INDEPENDENT NEWS

Time for a new extractive industry on the West Coast

Published: Tue 5 May 2015 01:30 PM
Time for a new extractive industry on the West Coast
There was a theme for this year’s May Day seminar at Blackball, up the river valley from Greymouth, and crucible for the formation of the mining unions:
“A Sustainable West Coast Economy: dream or possibility?”
CANA was invited to speak about “The problem with the extractive industries”. You can read my speech here– I launched our 2015 Jobs After Coal report, with updated figures on last year.
May Day is traditionally a celebration of the 40-hour week and the gains workers have made through union activity and solidarity. The latest example would be Unite forcing the end of zero-hour contracts with McDonalds.
It was sad to hear Garth Elliott, EPMU organiser for the Coast, lamenting that these days the consumer society and TV have lulled many people into accepting the unacceptable or expecting the union to negotiate for them without the collective support of its members. I couldn’t help thinking the same forces lull us into accepting climate change, or expecting the government to look after us.
Paul Maunder, conference organiser for a number of years now, began with an excellent definition of sustainability. I was looking forward to hearing Grant Robertson talk about their Future of Work commission to see whether Labour had taken on board the need for a Just Transition out of fossil fuels, but unfortunately he was not able to make it on the day. Neither was any MP of any party.
There is a lot of support on the coast for developing a new economy that relies on clean energy and jobs that are locally owned and deliver what the community needs – energy, housing, food, transport – the Just Transition CANA argues for in Jobs After Coal. This was reflected in the record attendance for the day.
There are also those who cannot accept that coal mining will not return and are just hunkering down waiting for the price to rise, but I sense their numbers are waning.
Also waning are the numbers of jobs in the coal industry – our report found there are 111 fewer jobs this year in coal than last year. There’s no sign of the promised jobs at Denniston – and there are unlikely to be any time soon.
And no, the last thing we’re doing is “dancing on the grave of coal” as the NZ Resources website thinks we are – we are extremely concerned about the future of a region that has been left to drift by a coal industry that clearly isn’t going to lift a finger to help.

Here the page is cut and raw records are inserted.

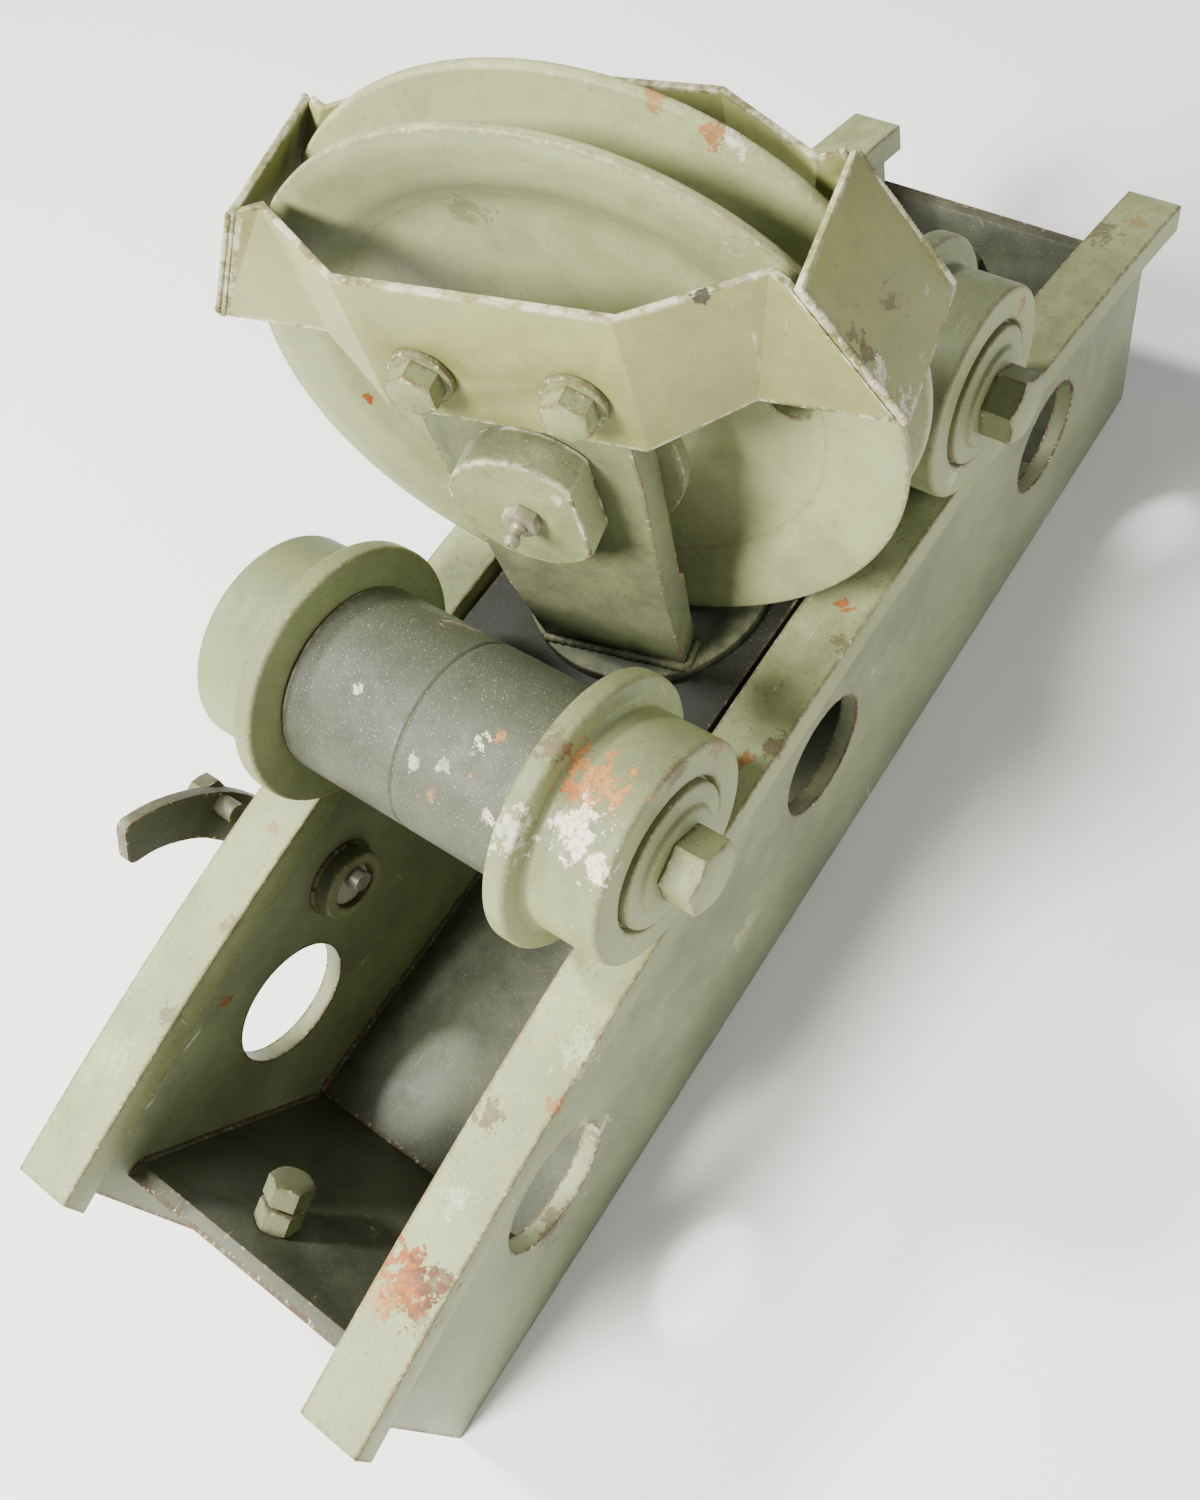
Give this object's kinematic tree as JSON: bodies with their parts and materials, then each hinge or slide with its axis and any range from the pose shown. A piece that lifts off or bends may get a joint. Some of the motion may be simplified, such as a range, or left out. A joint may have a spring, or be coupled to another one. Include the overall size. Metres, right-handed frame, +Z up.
{
  "type": "travelling swivel sheave",
  "caption": "Travelling swivel sheave: grooved rope wheel in a guarded fork on a turntable, on a flanged-wheel carriage that rolls along the arched rails of a box frame.",
  "frame": {"origin": "centre of the underside of the box frame, midway between the two rails and below the highest point of their arc", "axes": "+X along the rails towards the end that is further right in the picture, +Y across from the near rail to the far rail, +Z up"},
  "size_m": [0.716, 0.2761, 0.462],
  "materials": {
    "rail_paint": "satin sage-green paint, worn brown along the edges, with a rusty patch at the lower end",
    "web_paint": "satin sage-green paint with rusty hole lips",
    "plate_paint": "satin sage-green paint, dusty on its upper faces",
    "stop_paint": "satin sage-green paint, speckled with dirt",
    "lever_paint": "satin sage-green paint, worn at the tip",
    "bare_steel": "dull greased steel",
    "carriage_paint": "satin sage-green paint, dusty",
    "tube_paint": "dark speckled paint, chipped to light primer",
    "wheel_paint": "satin sage-green paint, worn to rust and pale primer on treads and rims",
    "cap_paint": "satin sage-green paint",
    "bolt_paint": "satin sage-green paint, chipped at the corners",
    "fork_paint": "satin sage-green paint, dark at the foot",
    "pin_paint": "satin sage-green paint, worn white along the edge",
    "sheave_paint": "satin sage-green paint with rusty chips and a pale worn rim",
    "guard_paint": "satin sage-green paint, worn light along the top edges",
    "nipple_steel": "dull plated steel",
    "bush_bronze": "dull bearing bronze"
  },
  "bodies": {
    "frame": {"bottom_plate": "plate_paint", "near_web": "web_paint", "far_web": "web_paint", "near_rail": "rail_paint", "far_rail": "rail_paint", "lower_end_plate": "plate_paint", "upper_end_plate": "plate_paint", "lower_stop_bolt": "stop_paint", "lower_stop_nut": "stop_paint", "upper_stop_bolt": "stop_paint", "upper_stop_nut": "stop_paint", "lock_boss": "stop_paint"},
    "lever": {"lock_lever": "lever_paint", "lock_spindle": "bare_steel", "lever_nut": "lever_paint", "lever_bolt": "lever_paint"},
    "carriage": {"carriage_deck": "carriage_paint", "near_keeper": "carriage_paint", "far_keeper": "carriage_paint", "lower_axle_saddle": "carriage_paint", "lower_axle_tube": "tube_paint", "lower_axle_shaft": "bare_steel", "upper_axle_saddle": "carriage_paint", "upper_axle_tube": "tube_paint", "upper_axle_shaft": "bare_steel", "lower_near_axle_cap": "cap_paint", "lower_near_axle_bolt": "bolt_paint", "lower_far_axle_cap": "cap_paint", "lower_far_axle_bolt": "bolt_paint", "upper_near_axle_cap": "cap_paint", "upper_near_axle_bolt": "bolt_paint", "upper_far_axle_cap": "cap_paint", "upper_far_axle_bolt": "bolt_paint"},
    "lower_near_wheel": {"lower_near_wheel": "wheel_paint"},
    "lower_far_wheel": {"lower_far_wheel": "wheel_paint"},
    "upper_near_wheel": {"upper_near_wheel": "wheel_paint"},
    "upper_far_wheel": {"upper_far_wheel": "wheel_paint"},
    "swivel": {"turntable": "fork_paint", "king_nut": "bare_steel", "near_cheek": "fork_paint", "far_cheek": "fork_paint", "near_thrust_disc": "fork_paint", "far_thrust_disc": "fork_paint", "sheave_pin": "pin_paint", "sheave_pin_nut": "pin_paint", "grease_nipple": "nipple_steel", "near_guard_plate": "guard_paint", "far_guard_plate": "guard_paint", "right_guard_end": "guard_paint", "left_guard_end": "guard_paint", "near_right_guard_washer": "bolt_paint", "near_right_guard_bolt": "bolt_paint", "near_left_guard_washer": "bolt_paint", "near_left_guard_bolt": "bolt_paint", "far_right_guard_washer": "bolt_paint", "far_right_guard_bolt": "bolt_paint", "far_left_guard_washer": "bolt_paint", "far_left_guard_bolt": "bolt_paint"},
    "sheave": {"sheave": "sheave_paint", "sheave_bush": "bush_bronze"}
  },
  "joints": [
    {"name": "travel", "type": "hinge", "parent": "frame", "child": "carriage", "pos_m": [0, 0, -1.106], "axis": [0, 1, 0], "range_deg": [-8.2, 8.2]},
    {"name": "lower_near_roll", "type": "hinge", "parent": "carriage", "child": "lower_near_wheel", "pos_m": [-0.11804, -0.081, 0.24656], "axis": [0, 1, 0], "range_deg": [-230, 230]},
    {"name": "lower_far_roll", "type": "hinge", "parent": "carriage", "child": "lower_far_wheel", "pos_m": [-0.11804, 0.081, 0.24656], "axis": [0, 1, 0], "range_deg": [-230, 230]},
    {"name": "upper_near_roll", "type": "hinge", "parent": "carriage", "child": "upper_near_wheel", "pos_m": [0.12796, -0.081, 0.24566], "axis": [0, 1, 0], "range_deg": [-230, 230]},
    {"name": "upper_far_roll", "type": "hinge", "parent": "carriage", "child": "upper_far_wheel", "pos_m": [0.12796, 0.081, 0.24566], "axis": [0, 1, 0], "range_deg": [-230, 230]},
    {"name": "swivel_turn", "type": "hinge", "parent": "carriage", "child": "swivel", "pos_m": [0.00479, 0, 0.19999], "axis": [0.0037, 0, 1], "range_deg": [-47, 19]},
    {"name": "sheave_spin", "type": "hinge", "parent": "swivel", "child": "sheave", "pos_m": [0.00528, 0, 0.33399], "axis": [0.9703, 0.2419, -0.0036], "continuous": true},
    {"name": "lever_turn", "type": "hinge", "parent": "frame", "child": "lever", "pos_m": [-0.176, 0.1, 0.127], "axis": [0, 1, 0], "range_deg": [-90, 0]}
  ],
  "couplings": [
    {"joint": "lower_near_roll", "follows": "travel", "ratio": 27.637},
    {"joint": "lower_far_roll", "follows": "travel", "ratio": 27.637},
    {"joint": "upper_near_roll", "follows": "travel", "ratio": 27.637},
    {"joint": "upper_far_roll", "follows": "travel", "ratio": 27.637}
  ]
}
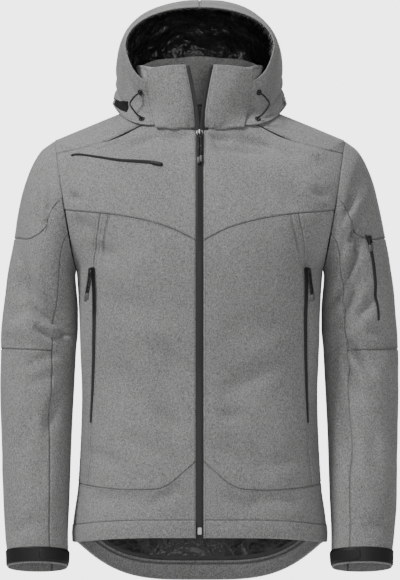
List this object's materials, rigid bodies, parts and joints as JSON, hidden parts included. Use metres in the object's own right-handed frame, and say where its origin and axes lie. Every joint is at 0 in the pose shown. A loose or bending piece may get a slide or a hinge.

And of course there was the usual climate denier – a geologist and engineer who has worked in the coal industry, arguing climate change won’t be that bad, we can adapt to climate change, it has happened before, we can move around and grow different things from now, there is no proof, etc.
If anywhere in NZ could be expected to argue this, given the pain the coast is experiencing from coal layoffs, it is here, but there was virtually no support in the room. A volley of counter arguments erupted and we moved on.
The public is ready for new, bold ideas but generally their elected leaders are not offering them. An exception is the Mayor of Buller who is trying a number of projects to provide alternatives for his community, the hardest hit by layoffs at Stockton, where another “restructuring” is expected this week.
He thanked CANA for our contribution in Jobs After Coal and wants to keep in touch. But there is still no sign of the “Everyone round the table” Just Transition process that would ensure full community buy-in.
The Mayor of Greymouth said a sustainable future should be based on expanded coal mining. I hope he reads chapter 2 of our report that goes into the grim outlook for coal.
The regional council did not address sustainability but their plan is open for submissions at the moment – and I hope they get them.
The West Coast Development Trust (DWC) didn’t address sustainability either, and put forward no concrete ideas. They seem mainly concerned to preserve the value of the capital they have – the $92 million given to the Coast to help with economic development in 2000 when the logging of old growth indigenous forests was stopped.
They run some training and business development programmes but their own administration costs $2-3 million. Everyone we talked to who had ideas and projects complained that you can’t get money from DWC for innovative ideas that would create jobs.
So, the new extractive industry the West Coast seems to need today is a way of extracting some of the people’s money from their Trust, some of whose members are elected, to finance a just transition away from coal, away from fossil fuels.